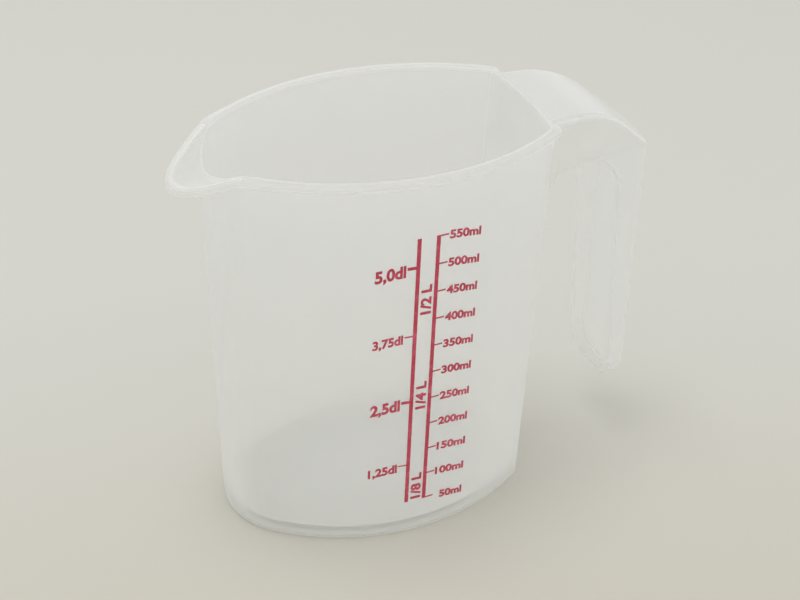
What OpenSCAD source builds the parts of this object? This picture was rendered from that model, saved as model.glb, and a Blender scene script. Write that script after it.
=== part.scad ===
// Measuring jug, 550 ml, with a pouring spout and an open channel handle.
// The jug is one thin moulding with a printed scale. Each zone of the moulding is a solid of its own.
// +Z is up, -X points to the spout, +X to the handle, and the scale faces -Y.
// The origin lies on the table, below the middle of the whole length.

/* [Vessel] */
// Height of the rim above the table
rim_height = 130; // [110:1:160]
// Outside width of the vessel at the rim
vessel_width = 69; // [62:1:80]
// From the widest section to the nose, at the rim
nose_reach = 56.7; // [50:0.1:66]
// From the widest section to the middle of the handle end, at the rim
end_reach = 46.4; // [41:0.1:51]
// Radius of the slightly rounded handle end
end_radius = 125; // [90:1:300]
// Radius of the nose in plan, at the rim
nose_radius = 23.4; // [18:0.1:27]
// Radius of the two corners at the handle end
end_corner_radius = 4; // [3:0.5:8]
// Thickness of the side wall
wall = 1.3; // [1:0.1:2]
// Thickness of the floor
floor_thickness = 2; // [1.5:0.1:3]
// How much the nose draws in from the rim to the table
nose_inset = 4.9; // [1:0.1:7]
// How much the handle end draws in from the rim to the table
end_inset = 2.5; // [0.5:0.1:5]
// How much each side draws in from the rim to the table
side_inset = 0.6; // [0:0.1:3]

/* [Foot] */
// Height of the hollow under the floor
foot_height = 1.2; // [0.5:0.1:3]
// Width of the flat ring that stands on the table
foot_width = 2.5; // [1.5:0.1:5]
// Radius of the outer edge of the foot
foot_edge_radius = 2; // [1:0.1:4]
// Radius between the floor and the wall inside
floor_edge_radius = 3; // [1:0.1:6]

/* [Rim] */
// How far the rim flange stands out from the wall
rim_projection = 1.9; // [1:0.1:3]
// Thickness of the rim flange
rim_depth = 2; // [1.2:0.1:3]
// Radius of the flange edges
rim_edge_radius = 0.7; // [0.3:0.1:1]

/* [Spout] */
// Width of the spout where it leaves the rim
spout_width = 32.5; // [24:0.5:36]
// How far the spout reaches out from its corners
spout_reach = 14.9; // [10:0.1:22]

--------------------

Print the whole listing exactly as it is.

### IN RESPONSE
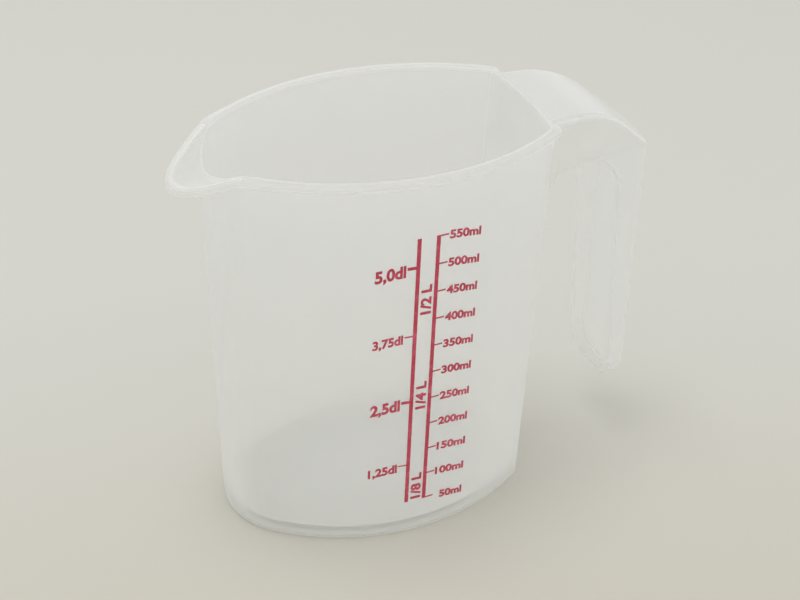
What OpenSCAD source builds the parts of this object? This picture was rendered from that model, saved as model.glb, and a Blender scene script. Write that script after it.
=== part.scad ===
// Measuring jug, 550 ml, with a pouring spout and an open channel handle.
// The jug is one thin moulding with a printed scale. Each zone of the moulding is a solid of its own.
// +Z is up, -X points to the spout, +X to the handle, and the scale faces -Y.
// The origin lies on the table, below the middle of the whole length.

/* [Vessel] */
// Height of the rim above the table
rim_height = 130; // [110:1:160]
// Outside width of the vessel at the rim
vessel_width = 69; // [62:1:80]
// From the widest section to the nose, at the rim
nose_reach = 56.7; // [50:0.1:66]
// From the widest section to the middle of the handle end, at the rim
end_reach = 46.4; // [41:0.1:51]
// Radius of the slightly rounded handle end
end_radius = 125; // [90:1:300]
// Radius of the nose in plan, at the rim
nose_radius = 23.4; // [18:0.1:27]
// Radius of the two corners at the handle end
end_corner_radius = 4; // [3:0.5:8]
// Thickness of the side wall
wall = 1.3; // [1:0.1:2]
// Thickness of the floor
floor_thickness = 2; // [1.5:0.1:3]
// How much the nose draws in from the rim to the table
nose_inset = 4.9; // [1:0.1:7]
// How much the handle end draws in from the rim to the table
end_inset = 2.5; // [0.5:0.1:5]
// How much each side draws in from the rim to the table
side_inset = 0.6; // [0:0.1:3]

/* [Foot] */
// Height of the hollow under the floor
foot_height = 1.2; // [0.5:0.1:3]
// Width of the flat ring that stands on the table
foot_width = 2.5; // [1.5:0.1:5]
// Radius of the outer edge of the foot
foot_edge_radius = 2; // [1:0.1:4]
// Radius between the floor and the wall inside
floor_edge_radius = 3; // [1:0.1:6]

/* [Rim] */
// How far the rim flange stands out from the wall
rim_projection = 1.9; // [1:0.1:3]
// Thickness of the rim flange
rim_depth = 2; // [1.2:0.1:3]
// Radius of the flange edges
rim_edge_radius = 0.7; // [0.3:0.1:1]

/* [Spout] */
// Width of the spout where it leaves the rim
spout_width = 32.5; // [24:0.5:36]
// How far the spout reaches out from its corners
spout_reach = 14.9; // [10:0.1:22]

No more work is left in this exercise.